**Do this:** Go through the material below, count the lines with the word "node", and reply with the count alone.

**Dataset excerpt:**
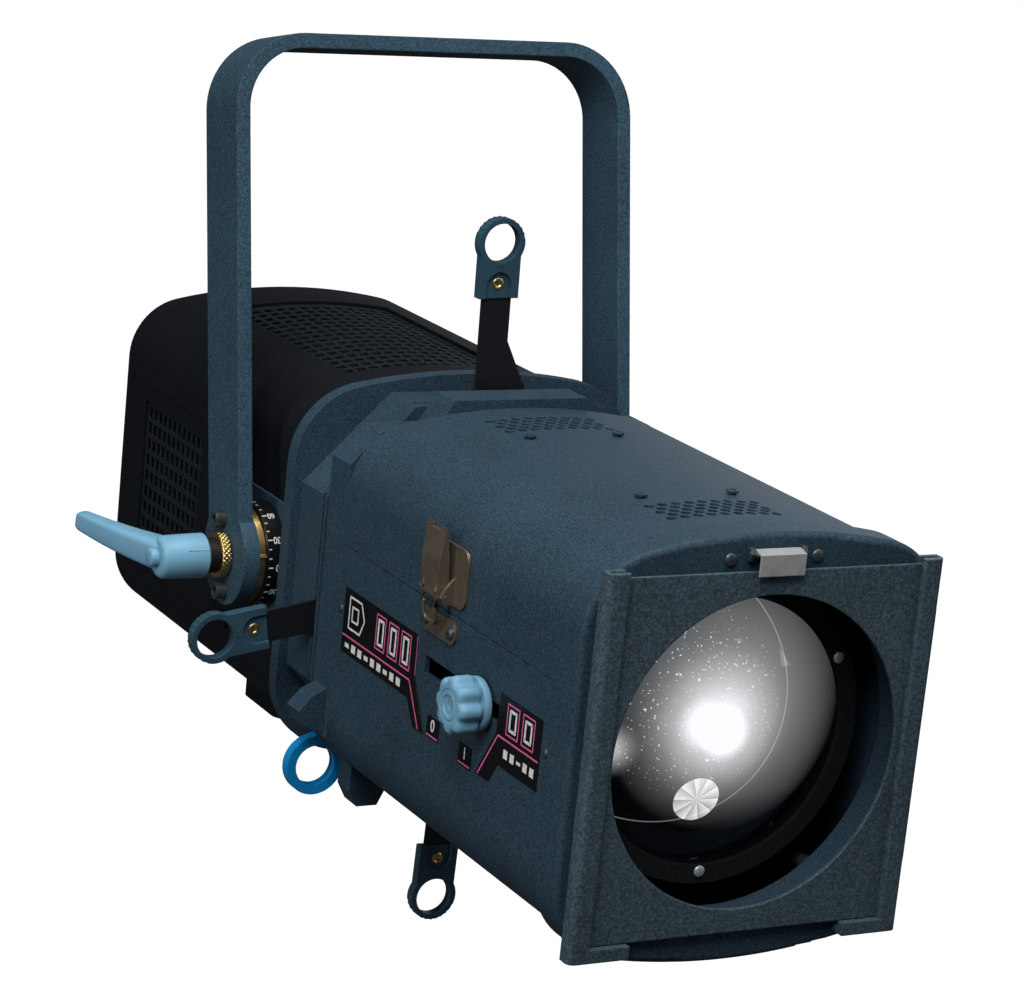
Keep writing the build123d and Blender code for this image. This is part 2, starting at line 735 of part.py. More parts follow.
for name, y, lens_radius, tube_length, knob_side in (
        ("front", front_carriage_y, front_lens_radius, front_tube_length, -1),
        ("rear", rear_carriage_y, rear_lens_radius, rear_tube_length, 1)):
    ring_face, tube_face, stem_face = carriage_faces(y, lens_radius, knob_side)
    tube_front = y + carriage_length / 2 - tube_length
    lens_back = tube_front + 2 + lens_edge
    with BuildPart() as carriage:
        extrude(ring_face, amount=carriage_length)
        extrude(tube_face, amount=tube_length)
        extrude(stem_face, amount=knob_face_x - 4 - (lens_radius + tube_wall - 4))
        with BuildSketch(across(lens_back + lens_seat)):
            Circle(lens_radius + 1)
            Circle(lens_radius - 3, mode=Mode.SUBTRACT)
        extrude(amount=lens_seat)
    write(carriage, f"{name}_lens_carriage")

    sphere = (lens_radius ** 2 + lens_bulge ** 2) / (2 * lens_bulge)
    half_angle = asin(lens_radius / sphere) / 2
    face_y = lens_back - lens_edge - lens_bulge
    with BuildPart() as lens:
        with BuildSketch(Plane.XY):
            with BuildLine():
                Line((0, lens_back), (lens_radius, lens_back))
                Line((lens_radius, lens_back), (lens_radius, lens_back - lens_edge))
                ThreePointArc((lens_radius, lens_back - lens_edge),
                              (sphere * sin(half_angle), face_y + sphere * (1 - cos(half_angle))),
                              (0, face_y))
                Line((0, face_y), (0, lens_back))
            make_face()
        revolve(axis=Axis.Y)
    write(lens, f"{name}_lens")

    with BuildPart() as knob:
        with BuildSketch(Plane(origin=(knob_side * knob_hub_x, y, 0), x_dir=(0, 1, 0),
                               z_dir=(knob_side, 0, 0))):
            Circle(9.0)
        extrude(amount=3.5)
        with BuildSketch(Plane(origin=(knob_side * (knob_hub_x + 3.5), y, 0), x_dir=(0, 1, 0),
                               z_dir=(knob_side, 0, 0))):
            Circle(12.6)
            with PolarLocations(11.4, 8):
                Circle(3.2)
            with PolarLocations(15.2, 8, start_angle=22.5):
                Circle(2.2, mode=Mode.SUBTRACT)
        extrude(amount=knob_face_x - knob_hub_x - 3.5)
        with BuildSketch(Plane(origin=(knob_side * knob_hub_x, y, 0), x_dir=(0, 1, 0),
                               z_dir=(knob_side, 0, 0))):
            Circle(stem_radius + running)
        extrude(amount=knob_face_x - knob_hub_x - 3.6, mode=Mode.SUBTRACT)
    write(knob, f"{name}_focus_knob")

# ================= barrel =================
slot_half = 4.6
slots = {-1: (-278.0, -198.0), 1: (-188.0, -112.0)}
with BuildPart() as barrel_body:
    with BuildSketch(across(barrel_back)):
        add(inset_outline(0))
        add(inset_outline(barrel_wall), mode=Mode.SUBTRACT)
    extrude(amount=barrel_back - bezel_back)
    with BuildSketch(Plane.XY.offset(seam_height)):
        with Locations((0, (barrel_back + bezel_back) / 2)):
            Rectangle(300, barrel_back - bezel_back + 2)
    extrude(amount=120, mode=Mode.SUBTRACT)
    for s, (slot_front, slot_back) in slots.items():
        with BuildSketch(side(s * (body_half_width + 2))):
            with Locations(((slot_front + slot_back) / 2, 0)):
                Rectangle(slot_back - slot_front, 2 * slot_half)
        extrude(amount=-s * 8, mode=Mode.SUBTRACT)
write(barrel_body, "barrel_body")

cover_front = bezel_back + seam_gap
cover_back = barrel_back - seam_gap
vent_fields = ((-312.0, -274.0), (-147.0, -109.0))
cover_screw_places = [(x, y) for y in (-268.0, -154.0) for x in (-26.0, 26.0)]
cover_screw_head = 1.1
with BuildPart() as top_cover:
    with BuildSketch(across(cover_back)):
        add(inset_outline(0))
        add(inset_outline(barrel_wall), mode=Mode.SUBTRACT)
    extrude(amount=cover_back - cover_front)
    with BuildSketch(Plane.XY.offset(seam_height + seam_gap)):
        with Locations((0, (barrel_back + bezel_back) / 2)):
            Rectangle(300, 300)
    extrude(amount=-200, mode=Mode.SUBTRACT)
    with BuildSketch(Plane.XY.offset(body_half_height + 2)):
        for vent_low, vent_high in vent_fields:
            with Locations((0, (vent_low + vent_high) / 2)):
                with GridLocations(7.4, 10.5, 9, 3):
                    RegularPolygon(2.9, 6, rotation=30)
                with GridLocations(7.4, 10.5, 8, 2):
                    RegularPolygon(2.9, 6, rotation=30)
        with Locations(*cover_screw_places):
            Circle(2.0)
    extrude(amount=-12, mode=Mode.SUBTRACT)
write(top_cover, "top_cover")

with BuildPart() as cover_baffles:
    with BuildSketch(Plane.XY.offset(91.5)):
        for y in (-290.0, -130.0):
            with Locations((0, y)):
                Rectangle(84, 56)
        with Locations(*cover_screw_places):
            Circle(2.0, mode=Mode.SUBTRACT)
    extrude(amount=-1)
write(cover_baffles, "cover_baffles")

with BuildPart() as cover_screws:
    with BuildSketch(Plane.XY.offset(body_half_height + 0.2)):
        with Locations(*cover_screw_places):
            Circle(3.2)
    extrude(amount=cover_screw_head)
    with BuildSketch(Plane.XY.offset(body_half_height + 0.2)):
        with Locations(*cover_screw_places):
            Circle(2.0)
    extrude(amount=-14.5)
    with BuildSketch(Plane.XY.offset(90.5)):
        with Locations(*cover_screw_places):
            Circle(3.6)
    extrude(amount=-2)
    with BuildSketch(Plane.XY.offset(body_half_height + 0.2 + cover_screw_head)):
        with Locations(*cover_screw_places):
            Rectangle(4, 0.9)
            Rectangle(0.9, 4)
    extrude(amount=-0.7, mode=Mode.SUBTRACT)
write(cover_screws, "cover_screws")

# hinge of the top cover, on the right side at the seam
hinge_x = body_half_width + 4.2
hinge_z = seam_height
hinge_pin_radius = 1.5
knuckle_radius = 3.2
hinge_places = (-285.0, -140.0)
knuckle = 9.0
with BuildPart() as hinge_lower:
    for y in hinge_places:
        for shift in (-knuckle, knuckle):
            with BuildSketch(across(y + shift + knuckle / 2 - 0.2)):
                with Locations((hinge_x, hinge_z)):
                    Circle(knuckle_radius)
                with Locations(((body_half_width + hinge_x) / 2, hinge_z - 8)):
                    Rectangle(hinge_x - body_half_width, 16)
                with Locations((hinge_x, hinge_z)):
                    Circle(hinge_pin_radius, mode=Mode.SUBTRACT)
            extrude(amount=knuckle - 0.4)
        with BuildSketch(across(y + 1.5 * knuckle - 0.2)):
            with Locations((hinge_x, hinge_z)):
                Circle(hinge_pin_radius)
        extrude(amount=3 * knuckle - 0.4)
write(hinge_lower, "hinge_lower")

with BuildPart() as hinge_upper:
    for y in hinge_places:
        with BuildSketch(across(y + knuckle / 2 - 0.2)):
            with Locations((hinge_x, hinge_z)):
                Circle(knuckle_radius)
            with Locations(((body_half_width + hinge_x) / 2, hinge_z + 8)):
                Rectangle(hinge_x - body_half_width, 16)
            with Locations((hinge_x, hinge_z)):
                Circle(hinge_pin_radius + running, mode=Mode.SUBTRACT)
        extrude(amount=knuckle - 0.4)
write(hinge_upper, "hinge_upper")

with BuildPart() as front_bezel:
    with BuildSketch(across(bezel_back)):
        add(outline(body_half_width + 1.0, body_half_height + 3.5, body_corner + 1))
    extrude(amount=bezel_back - bezel_front)
    fillet(front_bezel.faces().sort_by(Axis.Y)[0].edges(), 3)
    with BuildSketch(across(bezel_back)):
        Circle(86)
    extrude(amount=bezel_back - bezel_front, mode=Mode.SUBTRACT)
write(front_bezel, "front_bezel")

with BuildPart() as lens_rods:
    with BuildSketch(across(barrel_back)):
        with Locations((rod_x, rod_z), (-rod_x, rod_z)):
            Circle(rod_radius)
    extrude(amount=barrel_back - bezel_back)
write(lens_rods, "lens_rods")

# ================= latch of the top cover, left side =================
latch_y = -212.0
latch_pin = (-103.6, 42.0)
plate_x = body_half_width
with BuildPart() as latch_plate:
    with BuildSketch(side(-plate_x)):
        with Locations((latch_y - 4, 53)):
            RectangleRounded(40, 30, 6)
    extrude(amount=-1.5)
    for y in (latch_y - 10.2, latch_y + 12.2):
        with BuildSketch(across(y)):
            Polygon((-plate_x - 1.5, 38.2), (-plate_x - 1.5, 52), (-103.6, 47), (-106.4, 42),
                    (-103.6, 38.2), align=None)
            with Locations(latch_pin):
                Circle(1.2, mode=Mode.SUBTRACT)
        extrude(amount=2)
    with BuildSketch(across(latch_y + 12.4)):
        with Locations(latch_pin):
            Circle(1.2)
    extrude(amount=24.8)
write(latch_plate, "latch_plate")

with BuildPart() as latch_lever:
    with BuildSketch(across(latch_y + 9.6)):
        with Locations(latch_pin):
            Circle(3.0)
        Polygon((-106.4, 41), (-100.8, 43.5), (-101.8, 60), (-103.6, 76), (-105.2, 77), (-107.2, 60),
                align=None)
        with Locations(latch_pin):
            Circle(1.2 + running, mode=Mode.SUBTRACT)
    extrude(amount=19.2)
    with BuildSketch(side(-104)):
        with Locations((latch_y, 77.5)):
            Rectangle(8, 7, mode=Mode.ADD)
    extrude(amount=12, both=True, mode=Mode.SUBTRACT)
write(latch_lever, "latch_lever")

with BuildPart() as latch_keeper:
    with BuildSketch(side(-plate_x)):
        with Locations((latch_y + 1, 24)):
            RectangleRounded(36, 12, 5)
    extrude(amount=-1.5)
    with BuildSketch(side(-plate_x - 1.5)):
        with Locations((latch_y, 27)):
            Rectangle(9, 4)
    extrude(amount=-2.4)
write(latch_keeper, "latch_keeper")

# ================= colour frame, its runners and catch =================
board_back = bezel_front - 3.0
with BuildPart() as colour_frame:
    with BuildSketch(across(board_back)):
        Rectangle(frame_side, frame_side)
        Circle(frame_aperture, mode=Mode.SUBTRACT)
    extrude(amount=frame_thick)
write(colour_frame, "colour_frame")

lip_back = board_back - frame_thick - 0.4
lip_front = lip_back - 3.2
runner_top = 93.0
runner_bottom = -97.0
with BuildPart() as runners:
    for s in (-1, 1):
        with BuildSketch(Plane.XY.offset(runner_bottom)) as channel:
            Polygon((s * runner_lip, bezel_front), (s * runner_outer, bezel_front),
                    (s * runner_outer, lip_front), (s * runner_lip, lip_front),
                    (s * runner_lip, lip_back), (s * (frame_side / 2 + 0.5), lip_back),
                    (s * (frame_side / 2 + 0.5), board_back + 0.4),
                    (s * runner_lip, board_back + 0.4), align=None)
            front_corners = channel.vertices().group_by(Axis.Y)[0].sort_by(Axis.X, reverse=s < 0)
            fillet(front_corners[-1], runner_roll)
            fillet(channel.vertices().group_by(Axis.Y)[0].sort_by(Axis.X, reverse=s < 0)[0], runner_lip_edge)
        extrude(amount=runner_top - runner_bottom)
        with BuildSketch(Plane.XY.offset(runner_bottom)) as foot:
            with Locations((s * (runner_foot + runner_outer) / 2, (bezel_front + lip_front) / 2)):
                Rectangle(runner_outer - runner_foot, bezel_front - lip_front)
            fillet(foot.vertices().group_by(Axis.Y)[0].sort_by(Axis.X, reverse=s < 0)[-1], runner_roll)
        extrude(amount=-runner_bottom - frame_side / 2 - 0.4)
write(runners, "frame_runners")

catch_pin = (-352.4, 98.4)
with BuildPart() as catch_bracket:
    for x in (-15.4, 13.0):
        with BuildSketch(side(x)):
            Polygon((bezel_front, 94.5), (bezel_front, 101), (-353, 101), (-355, 98.4), (-353, 94.5),
                    align=None)
            with Locations(catch_pin):
                Circle(1.0, mode=Mode.SUBTRACT)
        extrude(amount=2.4)
    with BuildSketch(side(-15.6)):
        with Locations(catch_pin):
            Circle(1.0)
    extrude(amount=31.2)
write(catch_bracket, "catch_bracket")

with BuildPart() as catch:
    with BuildSketch(side(-12.4)):
        with Locations(catch_pin):
            Circle(1.9)
        Polygon((-352.4, 99.2), (-352.4, 100.3), (-358.6, 98.9), (-358.6, 88.5), (-357.5, 88.5),
                (-357.5, 97.9), align=None)
        with Locations(catch_pin):
            Circle(1.0 + running, mode=Mode.SUBTRACT)
    extrude(amount=24.8)
write(catch, "frame_catch")

with BuildPart() as casing_screws:
    with BuildSketch(across(bezel_front)):
        with Locations((-24, 95), (24, 95)):
            Circle(3.2)
    extrude(amount=1.6)
    for s in (-1, 1):
        with BuildSketch(side(s * body_half_width)):
            with Locations((-100, -1), (-325.5, -3)):
                Circle(2.3)
        extrude(amount=s * 0.9)
    with BuildSketch(side(-plate_x - 1.5)):
        with Locations((latch_y - 12.5, 24), (latch_y + 14.5, 24)):
            Circle(3.4)
    extrude(amount=-1.8)
write(casing_screws, "casing_screws")

# dark scale panels on the left side of the barrel
panel_thick = 0.5
with BuildPart() as scale_panels:
    with BuildSketch(side(-body_half_width)):
        Polygon((-104.5, 12), (-188, 12), (-189, -9), (-204, -35), (-192, -35), (-183, -22.6),
                (-104.5, -22.6), align=None)
        Polygon((-279, 11.3), (-321, 11.3), (-321, -23.8), (-282, -23.8), (-274.5, -35), (-261, -35),
                (-278, -9), align=None)
        with Locations((-213.5, -29), (-249, -31)):
            Rectangle(13, 11)
    extrude(amount=-panel_thick)
write(scale_panels, "scale_panels")
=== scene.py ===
"""Ellipsoidal spotlight: finishes, small pieces, floor, lights and camera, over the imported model."""
import json
from math import asin, atan2, cos, hypot, pi, radians, sin, sqrt, tan

import bmesh
import bpy
from bpy.props import FloatProperty, FloatVectorProperty, IntProperty, PointerProperty
from mathutils import Matrix, Vector


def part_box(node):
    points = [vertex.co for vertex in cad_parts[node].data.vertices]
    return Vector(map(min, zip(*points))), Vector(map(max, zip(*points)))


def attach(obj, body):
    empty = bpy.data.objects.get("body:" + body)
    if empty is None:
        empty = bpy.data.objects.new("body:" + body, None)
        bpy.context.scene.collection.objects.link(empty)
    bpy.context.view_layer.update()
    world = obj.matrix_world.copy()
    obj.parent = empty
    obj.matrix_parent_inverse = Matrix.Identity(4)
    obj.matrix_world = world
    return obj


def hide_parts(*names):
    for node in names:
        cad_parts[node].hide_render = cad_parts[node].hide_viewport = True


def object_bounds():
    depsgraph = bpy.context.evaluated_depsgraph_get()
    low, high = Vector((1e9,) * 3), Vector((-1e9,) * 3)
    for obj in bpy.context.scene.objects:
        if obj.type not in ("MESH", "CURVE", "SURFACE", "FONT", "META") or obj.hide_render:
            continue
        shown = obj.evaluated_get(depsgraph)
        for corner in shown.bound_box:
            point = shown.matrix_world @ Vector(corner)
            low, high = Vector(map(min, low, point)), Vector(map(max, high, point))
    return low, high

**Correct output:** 4